Simpson, described as quiet and devout, had been on the radar of law enforcemen­t because of his social media presence, but authoritie­s did not have an indication that he was plotting an attack, said one federal official familiar with the investigat­ion. Less was known about Soofi who appeared to have never been prosecuted in federal court, according to a search of court records.

Simpson had worshipped at the Islamic Community Center of Phoenix for about a decade, but he quit showing up over the past two or three months, the president of the mosque said.
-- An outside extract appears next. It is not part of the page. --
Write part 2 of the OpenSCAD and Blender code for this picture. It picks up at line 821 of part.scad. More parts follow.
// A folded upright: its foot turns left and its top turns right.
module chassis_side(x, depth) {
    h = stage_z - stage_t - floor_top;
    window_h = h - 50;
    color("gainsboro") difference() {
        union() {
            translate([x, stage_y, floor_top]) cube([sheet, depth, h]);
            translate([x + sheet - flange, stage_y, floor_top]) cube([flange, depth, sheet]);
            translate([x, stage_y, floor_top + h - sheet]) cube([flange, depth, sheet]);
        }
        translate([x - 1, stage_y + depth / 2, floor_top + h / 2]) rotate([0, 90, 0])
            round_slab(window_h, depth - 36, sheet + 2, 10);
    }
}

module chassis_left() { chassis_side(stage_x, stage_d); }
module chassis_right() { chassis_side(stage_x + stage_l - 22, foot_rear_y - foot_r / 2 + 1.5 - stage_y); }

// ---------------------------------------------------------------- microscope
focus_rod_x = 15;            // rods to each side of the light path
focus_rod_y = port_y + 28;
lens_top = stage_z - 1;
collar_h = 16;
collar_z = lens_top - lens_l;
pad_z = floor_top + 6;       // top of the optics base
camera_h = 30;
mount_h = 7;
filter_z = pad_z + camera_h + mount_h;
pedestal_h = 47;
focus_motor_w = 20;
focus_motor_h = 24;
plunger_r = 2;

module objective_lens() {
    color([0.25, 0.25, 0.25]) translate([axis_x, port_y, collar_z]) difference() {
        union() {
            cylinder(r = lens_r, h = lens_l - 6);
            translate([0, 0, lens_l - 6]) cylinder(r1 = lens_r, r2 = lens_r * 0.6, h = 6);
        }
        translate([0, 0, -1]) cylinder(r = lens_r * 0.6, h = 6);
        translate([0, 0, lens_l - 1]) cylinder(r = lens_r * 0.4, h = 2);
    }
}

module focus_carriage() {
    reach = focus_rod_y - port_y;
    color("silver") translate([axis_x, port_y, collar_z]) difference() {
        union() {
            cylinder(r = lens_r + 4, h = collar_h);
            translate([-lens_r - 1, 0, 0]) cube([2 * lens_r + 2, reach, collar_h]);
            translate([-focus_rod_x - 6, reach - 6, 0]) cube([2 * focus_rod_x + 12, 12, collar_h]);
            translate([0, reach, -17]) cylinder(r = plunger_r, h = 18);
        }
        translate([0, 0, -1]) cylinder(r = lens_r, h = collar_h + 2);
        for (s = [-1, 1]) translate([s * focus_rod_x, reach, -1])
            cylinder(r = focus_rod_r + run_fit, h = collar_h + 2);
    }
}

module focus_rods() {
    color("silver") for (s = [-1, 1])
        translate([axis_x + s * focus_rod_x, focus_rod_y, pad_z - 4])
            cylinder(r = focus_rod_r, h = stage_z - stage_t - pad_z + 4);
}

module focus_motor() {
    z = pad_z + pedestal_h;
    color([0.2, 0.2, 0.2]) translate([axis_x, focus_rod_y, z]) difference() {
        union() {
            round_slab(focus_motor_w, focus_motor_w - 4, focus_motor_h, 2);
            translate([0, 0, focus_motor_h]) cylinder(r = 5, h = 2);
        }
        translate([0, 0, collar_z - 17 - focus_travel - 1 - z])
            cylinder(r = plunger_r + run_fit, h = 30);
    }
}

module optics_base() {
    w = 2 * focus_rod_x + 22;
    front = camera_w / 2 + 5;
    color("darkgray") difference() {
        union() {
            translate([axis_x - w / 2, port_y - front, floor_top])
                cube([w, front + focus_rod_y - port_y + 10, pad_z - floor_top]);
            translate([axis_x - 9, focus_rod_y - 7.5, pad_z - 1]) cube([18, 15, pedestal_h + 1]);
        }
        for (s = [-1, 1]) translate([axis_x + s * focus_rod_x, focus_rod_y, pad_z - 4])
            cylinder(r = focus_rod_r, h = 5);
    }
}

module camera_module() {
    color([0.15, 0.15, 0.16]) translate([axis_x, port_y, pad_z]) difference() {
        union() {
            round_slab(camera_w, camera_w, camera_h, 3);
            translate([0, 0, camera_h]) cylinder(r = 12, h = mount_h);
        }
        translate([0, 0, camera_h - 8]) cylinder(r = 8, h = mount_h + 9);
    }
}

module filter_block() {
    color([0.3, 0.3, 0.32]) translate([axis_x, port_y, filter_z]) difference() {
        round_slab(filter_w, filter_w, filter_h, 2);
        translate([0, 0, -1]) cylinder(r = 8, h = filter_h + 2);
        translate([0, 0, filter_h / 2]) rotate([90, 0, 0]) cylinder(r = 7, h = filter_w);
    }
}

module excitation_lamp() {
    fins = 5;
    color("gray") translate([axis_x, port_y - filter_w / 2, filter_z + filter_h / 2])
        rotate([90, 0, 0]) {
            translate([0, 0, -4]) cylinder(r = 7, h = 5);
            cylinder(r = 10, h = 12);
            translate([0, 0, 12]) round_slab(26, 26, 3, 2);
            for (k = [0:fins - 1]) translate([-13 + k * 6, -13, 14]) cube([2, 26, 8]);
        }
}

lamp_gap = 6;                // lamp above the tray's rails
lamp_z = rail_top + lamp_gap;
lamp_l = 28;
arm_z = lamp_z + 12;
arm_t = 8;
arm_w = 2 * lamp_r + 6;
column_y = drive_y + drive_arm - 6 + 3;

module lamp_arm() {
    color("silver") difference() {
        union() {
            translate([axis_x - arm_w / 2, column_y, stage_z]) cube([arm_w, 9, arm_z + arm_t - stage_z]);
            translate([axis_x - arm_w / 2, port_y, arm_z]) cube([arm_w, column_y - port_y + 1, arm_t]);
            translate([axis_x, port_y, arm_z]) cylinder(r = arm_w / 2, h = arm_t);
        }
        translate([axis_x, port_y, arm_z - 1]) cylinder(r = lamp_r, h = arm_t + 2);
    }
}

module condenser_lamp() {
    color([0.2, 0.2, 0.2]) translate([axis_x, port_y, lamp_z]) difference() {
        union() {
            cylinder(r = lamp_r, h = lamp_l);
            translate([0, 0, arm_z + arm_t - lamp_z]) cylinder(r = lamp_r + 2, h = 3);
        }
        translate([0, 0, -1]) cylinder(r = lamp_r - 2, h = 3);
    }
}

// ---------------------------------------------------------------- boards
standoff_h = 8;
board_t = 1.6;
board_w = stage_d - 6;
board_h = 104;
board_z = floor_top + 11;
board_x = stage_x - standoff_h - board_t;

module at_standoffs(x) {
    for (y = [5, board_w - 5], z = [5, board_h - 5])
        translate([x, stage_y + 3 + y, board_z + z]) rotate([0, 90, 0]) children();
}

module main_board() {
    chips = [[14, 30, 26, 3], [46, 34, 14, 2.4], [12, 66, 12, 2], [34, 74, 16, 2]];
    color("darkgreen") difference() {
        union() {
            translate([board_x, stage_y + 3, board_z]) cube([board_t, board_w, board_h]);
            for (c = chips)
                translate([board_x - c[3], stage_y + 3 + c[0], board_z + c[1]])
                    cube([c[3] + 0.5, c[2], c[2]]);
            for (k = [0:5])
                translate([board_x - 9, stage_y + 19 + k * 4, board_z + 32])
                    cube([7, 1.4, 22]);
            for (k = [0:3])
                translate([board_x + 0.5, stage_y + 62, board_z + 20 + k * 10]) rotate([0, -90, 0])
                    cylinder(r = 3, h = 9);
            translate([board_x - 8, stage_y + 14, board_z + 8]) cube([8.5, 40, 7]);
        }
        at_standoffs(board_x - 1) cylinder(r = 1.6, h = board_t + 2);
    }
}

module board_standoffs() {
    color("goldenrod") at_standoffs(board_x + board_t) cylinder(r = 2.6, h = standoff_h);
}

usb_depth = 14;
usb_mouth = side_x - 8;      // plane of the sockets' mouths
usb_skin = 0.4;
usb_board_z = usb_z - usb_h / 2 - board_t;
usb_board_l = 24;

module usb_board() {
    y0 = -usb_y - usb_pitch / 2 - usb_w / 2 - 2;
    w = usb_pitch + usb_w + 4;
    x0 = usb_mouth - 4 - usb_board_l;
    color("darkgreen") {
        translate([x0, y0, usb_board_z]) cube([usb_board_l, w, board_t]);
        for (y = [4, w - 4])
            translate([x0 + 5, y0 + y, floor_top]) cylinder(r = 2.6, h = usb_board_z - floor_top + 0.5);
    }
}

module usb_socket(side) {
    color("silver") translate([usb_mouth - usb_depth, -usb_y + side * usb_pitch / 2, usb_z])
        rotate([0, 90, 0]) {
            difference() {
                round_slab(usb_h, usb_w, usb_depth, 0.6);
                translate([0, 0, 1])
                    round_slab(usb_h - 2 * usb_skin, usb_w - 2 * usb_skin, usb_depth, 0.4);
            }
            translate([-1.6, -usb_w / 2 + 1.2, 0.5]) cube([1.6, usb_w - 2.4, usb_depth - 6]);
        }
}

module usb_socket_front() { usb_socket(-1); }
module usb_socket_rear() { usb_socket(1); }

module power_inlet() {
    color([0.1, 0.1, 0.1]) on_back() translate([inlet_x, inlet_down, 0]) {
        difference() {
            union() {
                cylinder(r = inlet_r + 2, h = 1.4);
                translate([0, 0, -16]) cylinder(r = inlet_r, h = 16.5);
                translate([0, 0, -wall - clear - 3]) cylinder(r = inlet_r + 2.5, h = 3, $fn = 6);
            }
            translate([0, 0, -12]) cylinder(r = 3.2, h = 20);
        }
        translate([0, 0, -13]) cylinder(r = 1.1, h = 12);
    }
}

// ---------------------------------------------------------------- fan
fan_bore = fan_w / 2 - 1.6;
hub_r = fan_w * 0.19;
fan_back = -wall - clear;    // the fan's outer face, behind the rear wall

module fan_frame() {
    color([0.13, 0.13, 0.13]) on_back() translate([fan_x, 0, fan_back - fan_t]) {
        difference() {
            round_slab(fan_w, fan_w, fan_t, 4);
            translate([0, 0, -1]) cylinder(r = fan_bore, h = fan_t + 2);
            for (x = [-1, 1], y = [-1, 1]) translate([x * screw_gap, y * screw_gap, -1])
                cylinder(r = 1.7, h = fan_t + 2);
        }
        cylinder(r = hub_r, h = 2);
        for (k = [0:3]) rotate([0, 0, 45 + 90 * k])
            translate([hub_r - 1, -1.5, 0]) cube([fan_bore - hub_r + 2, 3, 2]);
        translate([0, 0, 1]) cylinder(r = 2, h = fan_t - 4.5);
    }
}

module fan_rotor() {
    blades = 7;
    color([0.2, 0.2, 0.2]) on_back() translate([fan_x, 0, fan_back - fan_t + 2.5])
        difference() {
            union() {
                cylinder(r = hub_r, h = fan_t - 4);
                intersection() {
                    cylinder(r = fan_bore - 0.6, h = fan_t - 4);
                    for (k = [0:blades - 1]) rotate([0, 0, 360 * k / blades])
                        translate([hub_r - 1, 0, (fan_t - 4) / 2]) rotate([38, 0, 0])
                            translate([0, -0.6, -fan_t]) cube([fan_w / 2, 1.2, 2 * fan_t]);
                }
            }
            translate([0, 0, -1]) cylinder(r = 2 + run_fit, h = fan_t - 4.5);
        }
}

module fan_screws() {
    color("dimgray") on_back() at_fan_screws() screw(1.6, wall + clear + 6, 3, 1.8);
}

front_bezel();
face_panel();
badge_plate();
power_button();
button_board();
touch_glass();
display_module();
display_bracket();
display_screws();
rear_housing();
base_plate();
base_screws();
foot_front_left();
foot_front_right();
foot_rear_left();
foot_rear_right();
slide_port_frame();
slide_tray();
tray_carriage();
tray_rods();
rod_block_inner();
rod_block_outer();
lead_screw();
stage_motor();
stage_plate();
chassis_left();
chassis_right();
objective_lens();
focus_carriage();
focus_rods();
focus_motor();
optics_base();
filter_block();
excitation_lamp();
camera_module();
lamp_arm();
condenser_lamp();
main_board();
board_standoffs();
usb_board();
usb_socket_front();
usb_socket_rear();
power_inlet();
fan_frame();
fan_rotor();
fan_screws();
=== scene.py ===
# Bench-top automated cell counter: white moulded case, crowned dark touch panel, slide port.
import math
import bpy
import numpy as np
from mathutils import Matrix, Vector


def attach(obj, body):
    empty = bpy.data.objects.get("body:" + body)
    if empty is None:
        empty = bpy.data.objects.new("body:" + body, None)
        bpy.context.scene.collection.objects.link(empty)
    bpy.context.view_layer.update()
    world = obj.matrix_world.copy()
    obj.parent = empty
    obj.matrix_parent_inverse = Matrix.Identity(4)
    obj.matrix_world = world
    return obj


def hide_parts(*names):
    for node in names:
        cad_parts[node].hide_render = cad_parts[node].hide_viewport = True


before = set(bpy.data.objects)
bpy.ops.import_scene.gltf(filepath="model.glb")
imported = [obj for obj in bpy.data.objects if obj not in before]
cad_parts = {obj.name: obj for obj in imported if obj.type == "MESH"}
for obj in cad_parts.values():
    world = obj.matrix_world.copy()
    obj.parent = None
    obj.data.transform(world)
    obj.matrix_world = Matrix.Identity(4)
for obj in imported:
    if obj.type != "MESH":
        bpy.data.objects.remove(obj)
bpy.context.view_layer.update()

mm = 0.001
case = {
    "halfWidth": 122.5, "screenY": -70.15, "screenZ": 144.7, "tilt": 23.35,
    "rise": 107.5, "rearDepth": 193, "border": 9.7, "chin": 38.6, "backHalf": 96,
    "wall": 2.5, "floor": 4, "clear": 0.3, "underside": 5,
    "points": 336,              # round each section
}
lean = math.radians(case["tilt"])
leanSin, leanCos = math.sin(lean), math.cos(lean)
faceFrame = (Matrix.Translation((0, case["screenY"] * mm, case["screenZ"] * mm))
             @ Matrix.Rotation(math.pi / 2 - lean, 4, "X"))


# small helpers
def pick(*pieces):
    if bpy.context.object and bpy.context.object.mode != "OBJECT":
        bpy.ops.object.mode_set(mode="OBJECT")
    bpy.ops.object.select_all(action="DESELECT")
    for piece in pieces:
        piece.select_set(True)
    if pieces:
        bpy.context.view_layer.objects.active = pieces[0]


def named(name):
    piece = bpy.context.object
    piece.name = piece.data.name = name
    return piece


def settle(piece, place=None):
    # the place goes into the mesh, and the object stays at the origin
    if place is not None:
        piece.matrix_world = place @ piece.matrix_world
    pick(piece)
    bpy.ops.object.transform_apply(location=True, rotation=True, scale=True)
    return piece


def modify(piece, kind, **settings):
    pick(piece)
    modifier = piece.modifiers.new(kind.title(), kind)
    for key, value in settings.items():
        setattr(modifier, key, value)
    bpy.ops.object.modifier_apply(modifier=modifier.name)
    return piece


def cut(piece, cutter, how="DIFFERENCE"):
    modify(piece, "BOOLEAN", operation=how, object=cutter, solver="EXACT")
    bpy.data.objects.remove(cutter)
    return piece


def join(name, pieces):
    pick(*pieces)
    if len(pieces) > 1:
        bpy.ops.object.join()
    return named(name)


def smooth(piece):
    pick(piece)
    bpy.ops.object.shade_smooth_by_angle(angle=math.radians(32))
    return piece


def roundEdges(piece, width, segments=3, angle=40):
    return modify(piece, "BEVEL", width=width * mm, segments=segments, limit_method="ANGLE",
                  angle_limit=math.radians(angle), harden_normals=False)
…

A convert to Islam, Simpson first attracted the FBI’s attention in 2006 because of his ties to Hassan Abu Jihaad, a former U.S. Navy sailor who had been arrested in Phoenix and was ultimately convicted of terrorism-related charges, according to court records. Jihaad was accused of leaking details about his ship’s movements to operators of a website in London that openly espoused violent jihad against the U.S.

In the fall of that year, the FBI asked one of its informants, Dabla Deng, a Sudanese immigrant, to befriend Simpson and ask for advice about Islam. Deng had been working as an FBI informant since 2005 and was instructed to tell Simpson he was a recent convert to the religion.

On Monday, federal agents spent hours at a Phoenix apartment complex where the men apparently lived. Bob Kieckhaver, one of a number of residents who were evacuated for about nine hours from units near the men’s apartment, said one of them had a beard and wore an Islamic version of a prayer cap.

“I’ve never seen him angry,” Usama Shami, president of the Islamic Community Center of Phoenix, said of Simpson. “That’s the honest truth. He was always having a grin.”